By Justin Hyde
For a company still grappling with a scandal over diesel emissions, Volkswagen has chosen a strangely happy concept car to reveal at the Geneva Motor Show. Meet the T-Cross Breeze, a beach buggy that previews a new line of small SUVs, and perhaps, VW’s comeback.
Convertible SUVs haven’t been much of a hit in recent years, between the design crime that was the Nissan Murano CrossCabriolet and the inherent contradiction in such a machine. SUVs sell in large part for their sense of safety and cold-weather performance; chopping off their roofs often creates the automotive equivalent of a houseboat—not a good house, not a good boat.
If the T-Cross Breeze avoids that trap, it does so because of its size. It’s the precursor to a subcompact line of SUVs that VW will launch around the world in coming years, and by making it a convertible, VW aims to call upon a long tradition of roofless small SUVs, from the Fiat Jolly to the Suzuki Samurai. The focus lies entirely on style; a high beltline, chunky angles and a roofline that wouldn’t decapitate rear-seat passengers. The concept’s power—a 1-liter, 3-cylinder turbo gas engine good for 108 hp—turns a 7-speed automatic that makes a 10-second run to 60 mph possible.
Inside, the T-Cross pulls the touchscreen-only interior from the Budd-E concept shown earlier this year; only the windows and turn signals use physical buttons or switches. VW has laid a bet that car buyers will warm to gesture-controlled dashboards, a wager that will take years to sort out.

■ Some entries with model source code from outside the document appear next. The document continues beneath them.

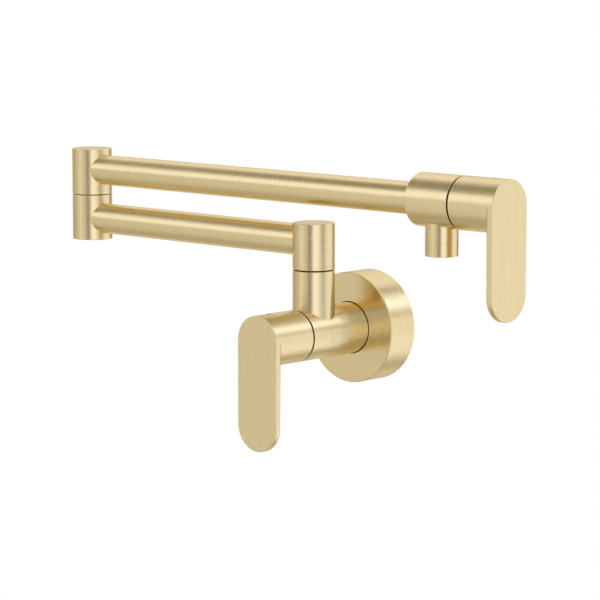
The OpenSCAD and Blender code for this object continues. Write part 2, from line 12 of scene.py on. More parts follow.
import bpy
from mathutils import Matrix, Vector


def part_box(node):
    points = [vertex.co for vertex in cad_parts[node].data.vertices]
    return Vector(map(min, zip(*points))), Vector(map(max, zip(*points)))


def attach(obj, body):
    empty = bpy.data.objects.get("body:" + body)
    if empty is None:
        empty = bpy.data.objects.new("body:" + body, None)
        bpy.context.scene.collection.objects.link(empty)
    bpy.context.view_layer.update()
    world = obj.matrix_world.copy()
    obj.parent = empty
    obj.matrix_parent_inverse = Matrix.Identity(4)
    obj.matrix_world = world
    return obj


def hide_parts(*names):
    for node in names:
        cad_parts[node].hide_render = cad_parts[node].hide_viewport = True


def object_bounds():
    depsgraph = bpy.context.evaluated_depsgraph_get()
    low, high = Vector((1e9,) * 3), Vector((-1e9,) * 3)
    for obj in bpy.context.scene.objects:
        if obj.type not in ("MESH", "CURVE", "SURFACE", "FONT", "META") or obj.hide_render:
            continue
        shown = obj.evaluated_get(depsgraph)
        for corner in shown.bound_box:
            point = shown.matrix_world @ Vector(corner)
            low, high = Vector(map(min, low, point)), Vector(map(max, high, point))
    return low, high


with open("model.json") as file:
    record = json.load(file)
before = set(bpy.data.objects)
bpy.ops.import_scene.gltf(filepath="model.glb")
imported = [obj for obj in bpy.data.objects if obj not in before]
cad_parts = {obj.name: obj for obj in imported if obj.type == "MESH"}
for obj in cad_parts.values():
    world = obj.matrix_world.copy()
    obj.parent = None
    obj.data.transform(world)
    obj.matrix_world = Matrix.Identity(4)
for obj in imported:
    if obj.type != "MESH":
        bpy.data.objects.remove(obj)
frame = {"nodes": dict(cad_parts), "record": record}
cad_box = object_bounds()

# %% [markdown]
# ## Sizes
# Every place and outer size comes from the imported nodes, so the new pieces sit exactly where the
# construction has them. What a box can't tell, such as a wall, a bore or a rounded edge, is written
# down in metres, here or beside the piece that it belongs to.

# %% Sizes taken from the nodes
MM = 0.001


class Extent:
    """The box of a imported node, with the few measures that a turned part needs."""

    def __init__(self, node):
        self.low, self.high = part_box(node)
        self.middle = (self.low + self.high) / 2
        self.size = self.high - self.low


def extents(*nodes):
    """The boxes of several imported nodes."""
    return [Extent(node) for node in nodes]


post, lower_elbow, upper_elbow = extents("post_block", "elbow_lower_block", "elbow_upper_block")
stem, body, flange = extents("wall_valve_post", "wall_valve_body", "wall_flange")
lower_tube, upper_tube = extents("lower_arm_tube", "upper_arm_tube")
valve, outlet = extents("spout_valve_body", "spout_outlet")
wall_lever, spout_lever = extents("wall_lever", "spout_lever")
post_screw, elbow_screw, body_screw = extents("post_lock_screw", "elbow_lock_screw", "body_lock_screw")

joint_r = post.size.x / 2
tube_r = lower_tube.size.y / 2
body_r = body.size.x / 2
post_gap = post.low.z - stem.high.z
elbow_gap = upper_elbow.low.z - lower_elbow.high.z
lever_gap = body.low.y - wall_lever.high.y
half_lever_gap = lever_gap / 2
print(f"post Ø{2 * joint_r / MM:.1f}, tubes Ø{2 * tube_r / MM:.1f}, valves Ø{2 * body_r / MM:.1f} mm")
print(f"gaps: post {post_gap / MM:.2f}, elbow {elbow_gap / MM:.2f}, levers {lever_gap / MM:.2f} mm")

# %% Sizes that several pieces share
tube_wall = 1.5 * MM
waterway_r = 6.5 * MM
seam_edge, end_edge = 0.25 * MM, 0.4 * MM
RIGHT, TO_WALL, UP, OUT = Vector((1, 0, 0)), Vector((0, 1, 0)), Vector((0, 0, 1)), Vector((0, -1, 0))

# %% [markdown]
# ## Turning a part
# Nearly every piece of this tap comes off a lathe, and a lathe is what the spin operator is. A section
# is drawn as a line of edges, vertex by vertex, and spun once round its axis. A cylinder primitive with
# insets would do for a plain bar, but a section also holds the bores and steps inside, so that the
# piece is a true hollow shell. Where the spin closes, points nearer than MERGE become one.

# %% Drawing a section and spinning it
SEGMENTS = 160
MERGE = 1e-6


def select_none():
    """Leaves whatever was selected, so that an operator acts on the new piece alone."""
    if bpy.context.object and bpy.context.object.mode != "OBJECT":
        bpy.ops.object.mode_set(mode="OBJECT")
    bpy.ops.object.select_all(action="DESELECT")


def across(axis):
    """A direction at right angles to an axis."""
    return RIGHT if abs(axis.z) > 0.5 else UP


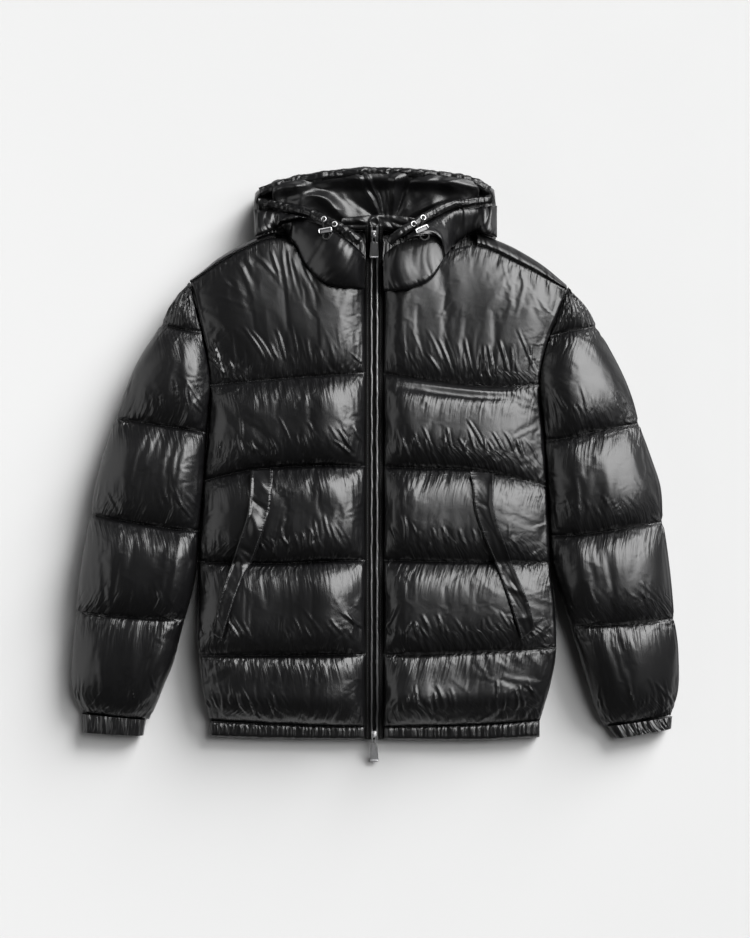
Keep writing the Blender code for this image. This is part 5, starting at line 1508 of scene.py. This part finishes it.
def makeFacing():
    t, v = sharesOf(facing["points"])
    x = mix(*facing["x"], t)
    plan = gridOf(x, mix(*facing["y"], v) - 0.006 * (2 * t - 1) ** 2 * v)
    base = restingGrid(plan, ["hood_lining", "hood_crown"], 0.004, 5)
    loop = np.abs(np.hypot((x - facing["loop"][0]) / 0.008, (v - facing["loop"][1]) / 0.5) - 0.75)
    folded = 2 * np.abs(noise(x / 0.011 + 1.5 * v, v * 1.6, 760)) - 0.6
    bend = facing["bend"] * (hill(loop, 0.25) + folded * arch(v, 0.7))
    z = base + 0.0015 + np.maximum(curveAt(facing["profile"], v) + bend, 0.0005)
    piece = padPiece("neck_facing", atHeight(plan, z), atHeight(plan, base), finish["facing"], 0.4,
                     keep=["hood_facing"])
    settle(piece, "lining", "hood_facing")


makeFacing()

# Lower and upper outline as (x, y), then the upper outline's height where it is free.
drapes = {
    "chin_right": (
        ((-0.1370, 0.3470), (-0.1260, 0.3340), (-0.1120, 0.3160), (-0.1030, 0.2960),
         (-0.0880, 0.2770), (-0.0720, 0.2640), (-0.0490, 0.2570), (-0.0148, 0.2565)),
        ((-0.1355, 0.3500, 0.0560), (-0.1110, 0.3550, 0.0590), (-0.0920, 0.3530, 0.0650),
         (-0.0755, 0.3460, 0.0722), (-0.0625, 0.3394, 0.0782), (-0.0462, 0.3290, 0.0812),
         (-0.0300, 0.3170, 0.0780), (-0.0148, 0.3040, 0.0620)),
    ),
    "chin_left": (
        ((0.1000, 0.3000), (0.0900, 0.2810), (0.0790, 0.2680), (0.0540, 0.2560), (0.0340, 0.2530),
         (0.0126, 0.2525)),
        ((0.0960, 0.3180, 0.0720), (0.0850, 0.3290, 0.0760), (0.0640, 0.3260, 0.0800),
         (0.0430, 0.3215, 0.0825), (0.0270, 0.3150, 0.0810), (0.0126, 0.3040, 0.0720)),
    ),
    "hood_side_right": (
        ((-0.1730, 0.3315), (-0.1580, 0.3370), (-0.1420, 0.3445), (-0.1350, 0.3516), (-0.1110, 0.3566),
         (-0.0990, 0.3556)),
        ((-0.1755, 0.3735, 0.0420), (-0.1475, 0.3703, 0.0467), (-0.1235, 0.3643, 0.0522),
         (-0.1075, 0.3600, 0.0570), (-0.0985, 0.3573, 0.0600)),
    ),
    "hood_side_left": (
        ((0.1760, 0.3315), (0.1640, 0.3350), (0.1410, 0.3392), (0.1260, 0.3300), (0.1090, 0.3150),
         (0.1005, 0.3040), (0.0970, 0.3205), (0.0855, 0.3305), (0.0640, 0.3275), (0.0430, 0.3230)),
        ((0.1765, 0.3780, 0.0420), (0.1373, 0.3738, 0.0482), (0.1155, 0.3707, 0.0542),
         (0.0945, 0.3617, 0.0620), (0.0820, 0.3540, 0.0690), (0.0718, 0.3480, 0.0735),
         (0.0600, 0.3395, 0.0785), (0.0430, 0.3285, 0.0812)),
    ),
}
# name: (columns, rows, thickness, swell, more of it at the last end, lip, share over which that end falls, seed)
drapeSizes = {
    "chin_right": (110, 60, 0.026, 0.013, 0.012, 0.0, 0.36, 800),
    "chin_left": (90, 50, 0.026, -0.002, 0.0, 0.009, 0.10, 810),
    "hood_side_right": (90, 34, 0.022, 0.011, 0.0, 0.0, 0.12, 820),
    "hood_side_left": (140, 40, 0.022, 0.011, 0.0, 0.0, 0.12, 830),
}

drapeFolds = {
    "clear": 0.0044,         # of the lower outline over what it lies on
    "least": 0.036,
    "broad": 0.002,
    "folds": 0.0026,
    "fine": 0.0010,
    "hood": (1.5, 0.0016),   # how much deeper the folds of the hood's sides are, and the height of its own
    "nearEdge": {"hood": 0.30, "chin": 0.07},   # how strong the folds stay away from the edges
    "gap": {"hood": 2, "chin": 5},
    "passes": {"chin_right": 6, "chin_left": 6, "hood_side_right": 6, "hood_side_left": 24},
}


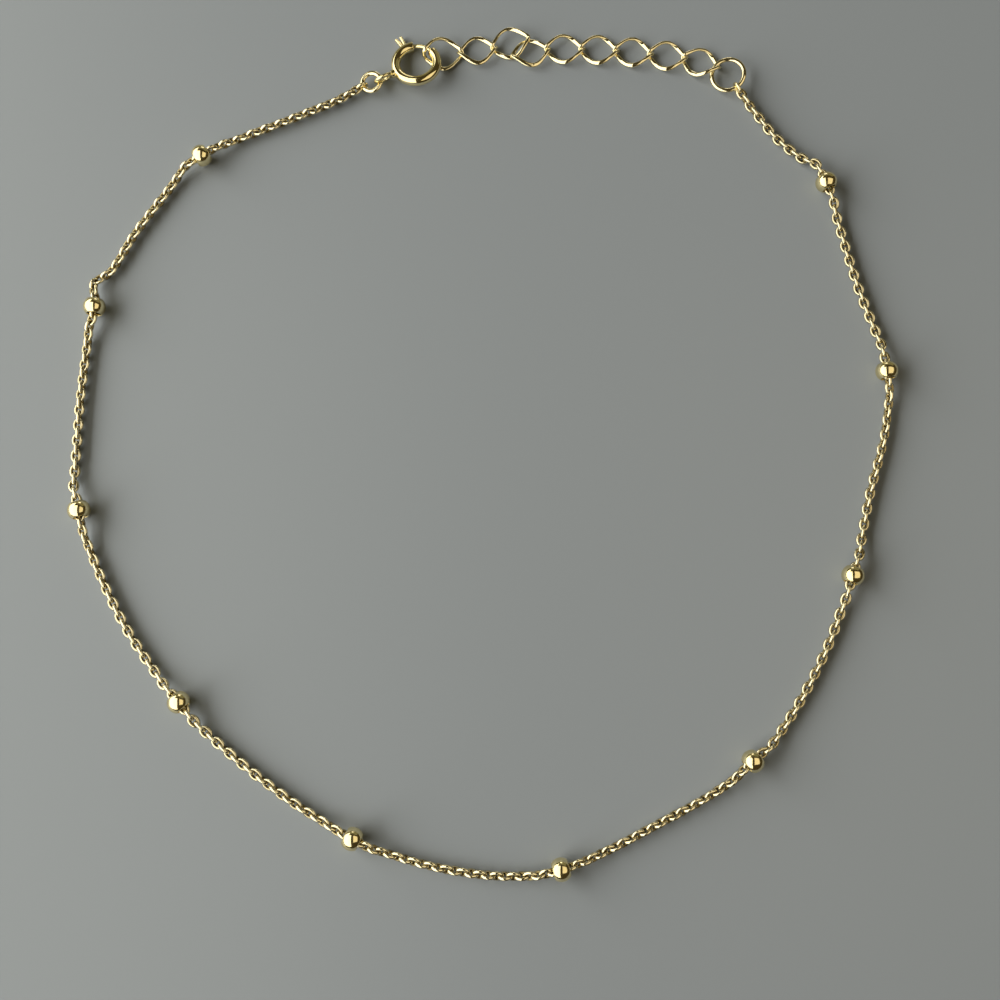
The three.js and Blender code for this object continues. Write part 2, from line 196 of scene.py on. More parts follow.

That VW unveiled the T-Cross Breeze with a reference to it being a “people’s car” for the 21st century shows how much it wants to rekindle the warm feelings vehicles like the original Beetle once generated. I would be surprised to see the T-Cross Breeze ever reach production, if for no other reason than the general bias against the whimsical in today’s automotive business. From where VW stands today, it’s a long trip to having fun on the beach again.